[Goal] Write out exactly the lines from the line with "vertices = cad_parts[node].data.vertices" through the line with "bpy.context.scene.world = world", both ends included, and no other line.

-- Working data start --

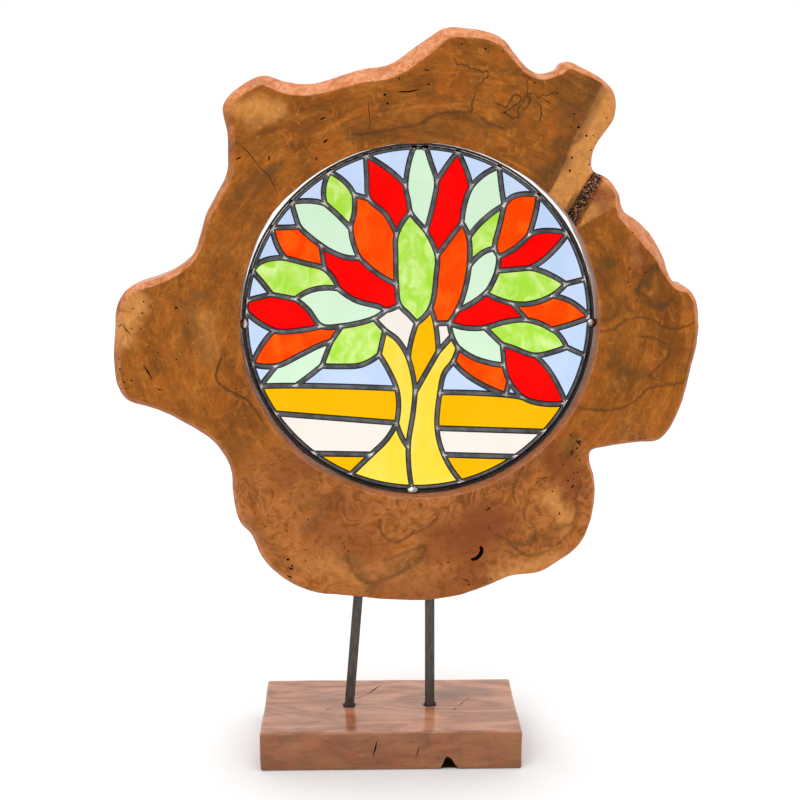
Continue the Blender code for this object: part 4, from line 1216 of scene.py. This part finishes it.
def make_joints(edges, look):
    """Solder flowed over each meeting of cames, drawn out a little along them, on both faces."""
    bm = bmesh.new()
    rng = np.random.default_rng(11)
    spokes, steps = JOINT_SPOKES, JOINT_STEPS
    for name, directions in came_directions(edges).items():
        centre = place(name)
        if name in RIM:
            centre = centre * (RIM_LINE - 0.4) / RIM_LINE
        for face in (-1, 1):
            top = rng.uniform(2.65, 2.9)
            waist, arm = rng.uniform(1.7, 2.1), rng.uniform(0.6, 1.4)
            loops = []
            ripple = rng.uniform(0.9, 1.1, spokes)
            for step in range(1, steps + 1):
                share = step / steps
                loop = []
                for spoke in range(spokes):
                    angle = 2 * math.pi * spoke / spokes
                    turns = [(angle - d + math.pi) % (2 * math.pi) - math.pi for d in directions]
                    along = max(math.exp(-((t / ARM_SPREAD) ** 2)) for t in turns)
                    reach = (waist + arm * along) * (0.5 * ripple[spoke] + 0.5)
                    edge = JOINT_FOOT + 0.98 * along
                    height = edge + (top - edge) * (1 - share**2) ** 0.7
                    x = centre.x + share * reach * math.cos(angle)
                    z = centre.y + share * reach * math.sin(angle)
                    where = (CENTRE.x + x, face * height, CENTRE.z + z)
                    loop.append(bm.verts.new(MM * Vector(where)))
                loops.append(loop)
            for inner, outer in zip(loops, loops[1:]):
                band(bm, inner, outer)
            x, z = CENTRE.x + centre.x, CENTRE.z + centre.y
            for loop, height in ((loops[0], top), (loops[-1], JOINT_FOOT)):
                peak = bm.verts.new(MM * Vector((x, face * height, z)))
                for first, second in zip(loop, loop[1:] + loop[:1]):
                    bm.faces.new((first, second, peak))
    return add_piece("solder_joints", mesh_of(bm, "solder_joints"), look, 60)


def make_lump(name, degrees, radius, around, out, look):
    """A lump of solder on the rim, drawn out along it."""
    bm = bmesh.new()
    bmesh.ops.create_icosphere(bm, subdivisions=4, radius=1)
    angle = math.radians(degrees)
    outward = Vector((math.cos(angle), 0, math.sin(angle)))
    tangent = Vector((-math.sin(angle), 0, math.cos(angle)))
    points = np.array([tuple(v.co) for v in bm.verts])
    bumps = 1 + 0.07 * waves(points, 0.9, round(degrees) % 97) + 0.03 * waves(points, 0.4, 5)
    middle = Vector((CENTRE.x, 0, CENTRE.z)) + radius * outward + Vector((0, -2.9, 0))
    for vertex, bump in zip(bm.verts, bumps):
        local = vertex.co * float(bump)
        moved = local.x * around * tangent + local.z * out * outward
        vertex.co = MM * (middle + moved + Vector((0, 2.3 * local.y, 0)))
    return add_piece(name, mesh_of(bm, name), look, 60)


def make_rim_pane(name, names, edges, look):
    outline = inset(sides_of(names.split(), edges), GLASS_INSET)
    bm = bmesh.new()
    faces = [ring(bm, outline, -GLASS_HALF), ring(bm, outline, GLASS_HALF)]
    band(bm, *faces)
    bm.faces.new(faces[0])
    bm.faces.new(faces[1])
    return add_piece(name, mesh_of(bm, name), look)


# Base block: cracks on the top as width, depth, points right and back of its centre
TOP_CRACKS = (
    (1.3, 3, (-17.5, 21), (-12, 31), (-6.5, 41)), (0.8, 2, (-26, 12), (-18.5, 20)),
    (0.9, 2, (-49, -9), (-44.5, -4)), (1.3, 3, (47, -11), (49.5, -8)),
    (0.8, 2, (51, -5), (55, 3), (58, 8)), (0.7, 2, (58.5, 9), (61.5, 14)),
)
FRONT_CRACKS = (
    (1.4, 3, (-10.5, 22.5), (-11.5, 17), (-13.5, 11)), (0.9, 2, (20.5, 18), (18, 10)),
)
FRONT_VOID = (
    (34, -2), (35, 1.5), (36.8, 5), (38, 8.6), (39.8, 11), (41.5, 10.2), (43.5, 9.6), (45.5, 7),
    (47.2, 3.6), (50, 1), (50.5, -2),
)
TOP_STAINS = (
    (-66.6, -46.4, -66.5, -46.4, 6.5, 0.5), (-88.8, -45.8, -88.7, -45.8, 4, 0.6),
    (40, 22, 70, 24, 14, 0.5), (-60, 20, -40, 0, 16, 0.3), (20, 10, 50, 30, 16, 0.3),
)
FRONT_STAINS = (
    (26, 25, 22, 21, 5, 0.7), (20, 17, 17, 8, 4, 0.5), (-86, 4, -60, 6, 9, 0.4),
    (-66, 22, -58, 8, 7, 0.35), (4, 24, 2, 6, 6, 0.35), (78, 22, 82, 6, 6, 0.35),
    (32, 6, 36, 12, 5, 0.5), (48, 10, 56, 4, 6, 0.4),
)


def front_loop(bm, outline, depth):
    return [bm.verts.new(MM * Vector((p.x, depth, p.y))) for p in outline]


def top_loop(bm, outline, height):
    return [bm.verts.new(MM * Vector((p.x, p.y, height))) for p in outline]


def base_cutters(feet):
    bm = bmesh.new()
    front, top = -BASE_SIZE.y / 2, BASE_SIZE.z
    for width, depth, *points in TOP_CRACKS:
        prism(bm, crack_outline(width, points), top + 3, top - depth, 0.9, top_loop)
    for width, depth, *points in FRONT_CRACKS:
        prism(bm, crack_outline(width, points), front - 3, front + depth, 0.9, front_loop)
    prism(bm, [Vector(p) for p in FRONT_VOID], front - 4, front + 9, 0.45, front_loop)
    rng = np.random.default_rng(19)
    for foot in feet:
        outline = []
        for i in range(22):
            angle = 2 * math.pi * i / 22
            reach = square_reach(angle, 4.6, 5.6) * rng.uniform(0.94, 1.16)
            outline.append(Vector((foot + reach * math.cos(angle), reach * math.sin(angle))))
        prism(bm, outline, top + 3, top - 2.2, 0.95, top_loop)
    return bm


def make_base(look, hollow, feet):
    bm = bmesh.new()
    bmesh.ops.create_cube(bm, size=1)
    bmesh.ops.scale(bm, vec=BASE_SIZE * MM, verts=bm.verts)
    bmesh.ops.translate(bm, vec=(0, 0, BASE_SIZE.z / 2 * MM), verts=bm.verts)
    bmesh.ops.bevel(bm, geom=bm.edges, offset=1.7 * MM, segments=4, affect="EDGES", profile=0.5)
    for axis, length in enumerate(BASE_SIZE):
        count = round(length / 4)
        start = 0 if axis == 2 else -length / 2
        for i in range(1, count):
            spot, way = Vector((0, 0, 0)), Vector((0, 0, 0))
            spot[axis] = (start + length * i / count) * MM
            way[axis] = 1
            geom = bm.verts[:] + bm.edges[:] + bm.faces[:]
            bmesh.ops.bisect_plane(bm, geom=geom, plane_co=spot, plane_no=way)
    mesh = mesh_of(bm, "base_wood")
    co = points_of(mesh).astype(float)
    soft = 0.28 * waves(co / MM, 34, 91) * fade(co[:, 2] / MM, 0.5, 8)
    middle = np.array((0, 0, BASE_SIZE.z / 2 * MM))
    out = (co - middle) / (np.array(BASE_SIZE) / 2 * MM)
    co += MM * soft[:, None] * out**5
    mesh.vertices.foreach_set("co", co.astype(np.float32).ravel())
    base = add_piece("base_wood", mesh, look)
    cut_away(base, base_cutters(feet), hollow)
    mesh = base.data
    co = points_of(mesh) / MM
    on_top = fade(co[:, 2], BASE_SIZE.z - 1.5, BASE_SIZE.z - 0.5)
    on_front = fade(-co[:, 1], BASE_SIZE.y / 2 - 1.5, BASE_SIZE.y / 2 - 0.5)
    top = stained(co[:, (0, 1)], TOP_STAINS, 101) * on_top
    front = stained(co[:, (0, 2)], FRONT_STAINS, 111) * on_front
    # stains on the top and front, plus painted shade that darkens the whole front face a little
    set_attribute(mesh, "dark", np.maximum(top, np.maximum(front, 0.28 * on_front)))
    set_attribute(mesh, "top", on_top)
    mesh.shade_smooth()
    mesh.set_sharp_from_angle(angle=math.radians(48))
    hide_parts("base_block")
    return base


def make_glue(name, foot, look):
    """A ragged collar of glue and dust round a bar's foot."""
    bm = bmesh.new()
    rng = np.random.default_rng(round(abs(foot) * 10))
    around, section = 48, 8
    loops = []
    for i in range(around):
        angle = 2 * math.pi * i / around
        spine = square_reach(angle, 3.9, 5.0) + 0.3
        thick = rng.uniform(0.55, 1.1)
        loop = []
        for j in range(section):
            turn = 2 * math.pi * j / section
            reach = spine + thick * math.cos(turn)
            height = BASE_SIZE.z - 0.5 + 0.8 * thick * math.sin(turn)
            where = (foot + reach * math.cos(angle), reach * math.sin(angle), height)
            loop.append(bm.verts.new(MM * Vector(where)))
        loops.append(loop)
    for first, second in zip(loops, loops[1:] + loops[:1]):
        band(bm, first, second)
    return add_piece(name, mesh_of(bm, name), look, 60)


SIDES = ("left", "right")
METALS = {  # name: dark colour of patina and of painted edge shade, middle colour, roughness from and to, metallic
    "glue": (rgb(44, 30, 20), rgb(96, 66, 40), 0.5, 0.7, 0),
    "lead_came": (rgb(30, 31, 35), rgb(98, 99, 101), 0.34, 0.44, 0.7),
    "bright_solder": (rgb(92, 90, 90), rgb(206, 202, 198), 0.18, 0.3, 1),
    "hoop_steel": (rgb(38, 33, 32), rgb(70, 62, 60), 0.36, 0.5, 0.8),
}


def make_all():
    wood, hollow = wood_look(), hollow_look()
    make_slab(wood, hollow)
    feet = [middle_foot("support_bar_" + side) for side in SIDES]
    make_base(base_look(), hollow, feet)
    metal = {name: lead_look(name, *values) for name, values in METALS.items()}
    for side, foot in zip(SIDES, feet):
        make_glue("glue_" + side, foot, metal["glue"])
    edges = came_edges()
    make_leading(edges, metal["lead_came"])
    make_joints(edges, metal["bright_solder"])
    for lump in LUMPS:
        make_lump(*lump, metal["bright_solder"])
    glass = {name: glass_look(name) for name in GLASS}
    for name, kind, _ in PANES:
        paint(name, glass[kind])
    for name, kind, names in RIM_PANES:
        make_rim_pane(name, names, edges, glass[kind])
    steel = steel_look()
    for side in SIDES:
        paint("support_bar_" + side, steel)
    paint("hoop", metal["hoop_steel"])
    for side in ("top", "right", "bottom", "left"):
        paint("pin_" + side, metal["bright_solder"])


def paint(node, look):
    """Gives a CAD node its look."""
    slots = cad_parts[node].material_slots
    for slot in slots:
        slot.material = look
    if not slots:
        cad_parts[node].data.materials.append(look)


def middle_foot(node):
    """Where a leaning bar comes out of the base block, from the bar's own box."""
    low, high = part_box(node)
    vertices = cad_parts[node].data.vertices
    foot = [v.co.x for v in vertices if v.co.z < low.z + 0.003]
    head = [v.co.x for v in vertices if v.co.z > high.z - 0.003]
    share = (BASE_SIZE.z * MM - low.z) / (high.z - low.z)
    start, end = sum(foot) / len(foot), sum(head) / len(head)
    return (start + share * (end - start)) / MM


# ---------------------------------------------------------------- stage


WORLD_STRENGTH = 1.05
# Sizes and places in metres
FLOOR_SIZE = 14
LIGHTS_AIM = (0, 0, 0.3)
LIGHTS = (  # name, watts, size, place
    ("key", 11, (1.1, 1.1), (-0.9, -1.4, 1.5)), ("top", 8, (1.2, 0.8), (0.1, 0.1, 1.7)),
)
CAMERA_PLACE = (-0.0189, -1.1271, 0.4905)
CAMERA_AIM = (0.0075, 0, 0.264)
LENS, SENSOR = 71.2, 36  # in millimetres


def area_light(name, energy, size, where, target):
    data = bpy.data.lights.new(name, "AREA")
    data.shape = "RECTANGLE"
    data.size, data.size_y = size
    data.energy = energy
    obj = bpy.data.objects.new(name, data)
    bpy.context.scene.collection.objects.link(obj)
    obj.location = where
    obj.rotation_euler = (Vector(target) - Vector(where)).to_track_quat("-Z", "Y").to_euler()


def grey(level):
    return (level, level, level, 1)


def make_world():
    world = bpy.data.worlds.new("studio")
    world.use_nodes = True
    background = world.node_tree.nodes["Background"]
    background.inputs["Color"].default_value = grey(1)
    background.inputs["Strength"].default_value = WORLD_STRENGTH
    bpy.context.scene.world = world


def floor_look():
    """A pale floor with painted shadow, a little darker near the object so that its shadow keeps some
    depth, and painted light, lighter far off where the lamps fade.
    """
    look = Look("pale_floor")
    place_mm = look.place()
    speck = look.noise(place_mm, 40, detail=2)
    away = look.add("VectorMath", {"Vector": place_mm}, operation="LENGTH").outputs["Value"]
    # painted shadow round the object, then painted light far off
    near = look.mix(speck, grey(0.75), grey(0.77))
    middle = look.mix(look.spread(away, 70, 190), near, grey(0.88))
    far = look.spread(away, 400, 2200)
    look.set(Base_Color=look.mix(far, middle, grey(0.97)), Roughness=0.9)
    look.set(Specular_IOR_Level=0.0)
    return look.material


def make_floor():
    bpy.ops.mesh.primitive_plane_add(size=FLOOR_SIZE)
    floor = bpy.context.object
    floor.name = "floor"
    floor.data.materials.append(floor_look())


def make_camera():
    camera = bpy.data.cameras.new("camera")
    camera.lens = LENS
    camera.sensor_width = SENSOR
    obj = bpy.data.objects.new("camera", camera)
    bpy.context.scene.collection.objects.link(obj)
    obj.location = CAMERA_PLACE
    aim = Vector(CAMERA_AIM) - obj.location
    obj.rotation_euler = aim.to_track_quat("-Z", "Y").to_euler()
    bpy.context.scene.camera = obj


def make_stage():
    bpy.context.scene.view_settings.view_transform = "Standard"
    bpy.context.scene.view_settings.look = "None"
    make_world()
    make_floor()
    for name, watts, size, where in LIGHTS:
        area_light(name, watts, size, where, LIGHTS_AIM)
    make_camera()


make_all()
make_stage()
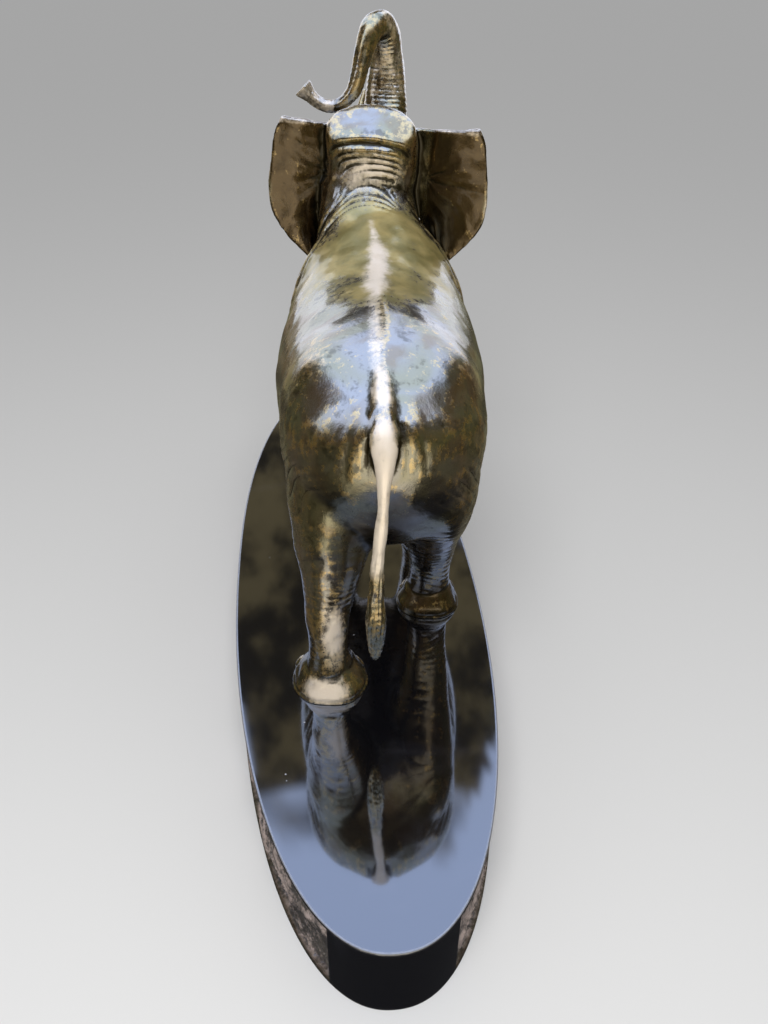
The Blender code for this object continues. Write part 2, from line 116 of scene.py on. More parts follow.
# %% Smooth curve through stations
def through_stations(rows, count, path_columns=3):
    """Evenly spaced rows on the cubic Hermite curve through the stations, each piece of which is
    (1 + 2t)(1 - t)^2 a + t(1 - t)^2 a' + t^2(3 - 2t) b + t^2(t - 1) b', slopes by central difference."""
    rows = np.array(rows, float)
    steps = np.linalg.norm(np.diff(rows[:, :path_columns], axis=0), axis=1)
    knots = np.concatenate([[0.0], np.cumsum(steps)])
    slopes = np.gradient(rows, knots, axis=0)
    at = np.linspace(0.0, knots[-1], count)
    left = np.clip(np.searchsorted(knots, at, side="right") - 1, 0, len(knots) - 2)
    gap = (knots[left + 1] - knots[left])[:, None]
    t = (at - knots[left])[:, None] / gap
    return (
        rows[left] * (1 + 2 * t) * (1 - t) ** 2
        + slopes[left] * gap * t * (1 - t) ** 2
        + rows[left + 1] * t * t * (3 - 2 * t)
        + slopes[left + 1] * gap * t * t * (t - 1)
    )


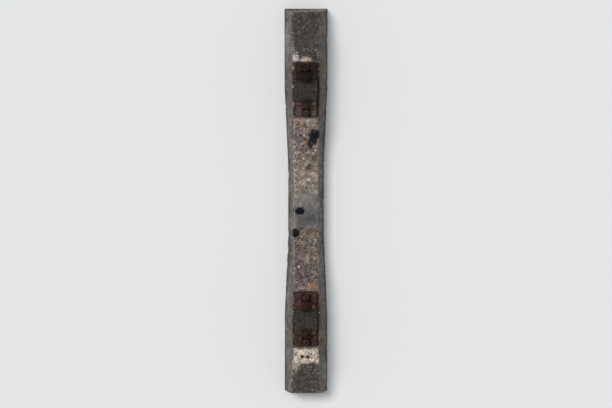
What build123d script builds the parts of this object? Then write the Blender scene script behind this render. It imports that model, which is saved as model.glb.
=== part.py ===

-- Working data end --

[Result for this exercise]
    vertices = cad_parts[node].data.vertices
    foot = [v.co.x for v in vertices if v.co.z < low.z + 0.003]
    head = [v.co.x for v in vertices if v.co.z > high.z - 0.003]
    share = (BASE_SIZE.z * MM - low.z) / (high.z - low.z)
    start, end = sum(foot) / len(foot), sum(head) / len(head)
    return (start + share * (end - start)) / MM


# ---------------------------------------------------------------- stage


WORLD_STRENGTH = 1.05
# Sizes and places in metres
FLOOR_SIZE = 14
LIGHTS_AIM = (0, 0, 0.3)
LIGHTS = (  # name, watts, size, place
    ("key", 11, (1.1, 1.1), (-0.9, -1.4, 1.5)), ("top", 8, (1.2, 0.8), (0.1, 0.1, 1.7)),
)
CAMERA_PLACE = (-0.0189, -1.1271, 0.4905)
CAMERA_AIM = (0.0075, 0, 0.264)
LENS, SENSOR = 71.2, 36  # in millimetres


def area_light(name, energy, size, where, target):
    data = bpy.data.lights.new(name, "AREA")
    data.shape = "RECTANGLE"
    data.size, data.size_y = size
    data.energy = energy
    obj = bpy.data.objects.new(name, data)
    bpy.context.scene.collection.objects.link(obj)
    obj.location = where
    obj.rotation_euler = (Vector(target) - Vector(where)).to_track_quat("-Z", "Y").to_euler()


def grey(level):
    return (level, level, level, 1)


def make_world():
    world = bpy.data.worlds.new("studio")
    world.use_nodes = True
    background = world.node_tree.nodes["Background"]
    background.inputs["Color"].default_value = grey(1)
    background.inputs["Strength"].default_value = WORLD_STRENGTH
    bpy.context.scene.world = world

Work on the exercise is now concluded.